That committee will consider whether each individual child understands the possible risks and benefits “including immediate psychological and physical impacts and also long-term implications, benefits and harms”.
But the new service specification within which they work ducks responsibility in the same way as the PATHWAYS study itself. It treats “social transition” as a matter for the child to decide, defining it superficially in terms of clothing, hairstyle and name change, rather than an expectation that other people must come to refer to and think about the person as the opposite sex.
The question of whether it is reasonable for a child or their parents to expect this is shrugged off again, as it has been by every professional and policy-maker across whose desk it has so far passed. Social transition is presented as a decision for the child. And social acceptance is assumed.
Meanwhile Bridget Phillipson, Secretary of State for Education, continues to sit on guidance for schools. This guidance faces the same pressures of anguished and impassioned demand from teenagers.

The crucial question that must be answered before going any further with medical experimentation is whether the hope and expectation of children to live as the opposite sex is realistic or achievable.
This is not a question with a “case by case” answer to be negotiated with highly motivated parents and highly distressed children, or delegated to another committee with terms of reference that already rule out asking it.

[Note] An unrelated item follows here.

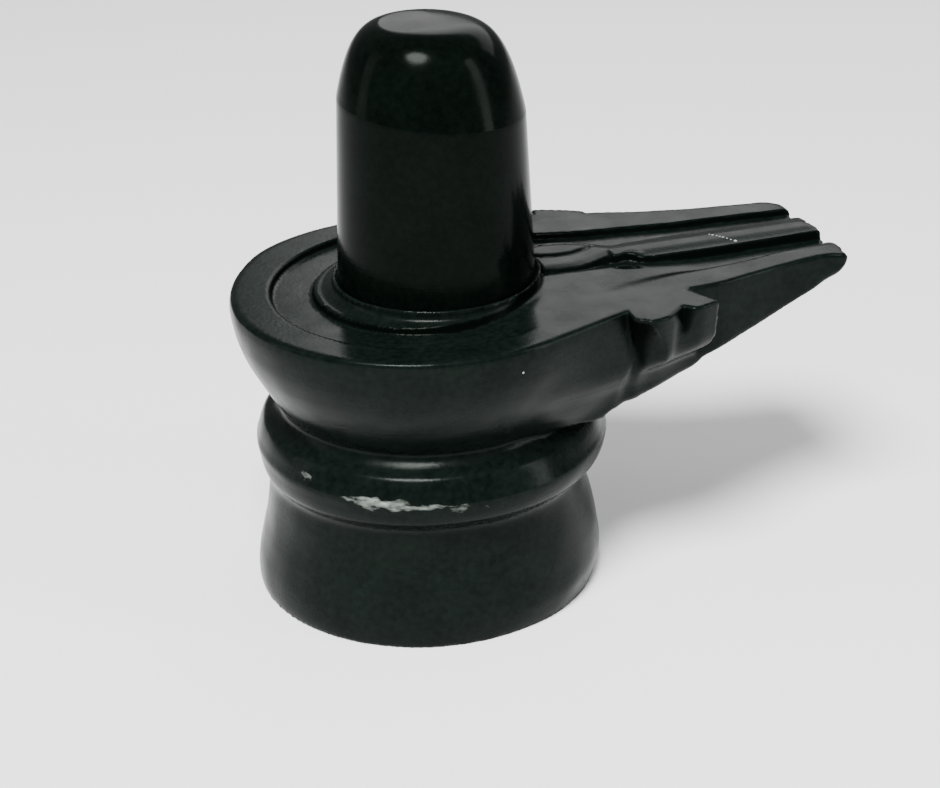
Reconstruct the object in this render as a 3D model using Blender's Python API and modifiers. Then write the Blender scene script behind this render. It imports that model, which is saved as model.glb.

Every decision-maker involved in this story has somehow overlooked two crucial facts that have been available in plain sight all along, and which were the basis for the Supreme Court judgment last year. Human beings cannot change sex. And other people have rights. It shouldn’t take courage — or indeed any particular insight — to say either of these things.
Stunting a child’s mental, physical, sexual and reproductive development based on an impossible dream isn’t kindness, it’s child abuse. Passing the responsibility to children to make the decision is deeply unethical.
The question of where the pathway of “transition” leads cannot be avoided any more. Streeting will have to answer for the fact that no decision-maker in the chain below him even asked this question, to his conscience, to his colleagues — or, if there is no last-minute rethink, in court.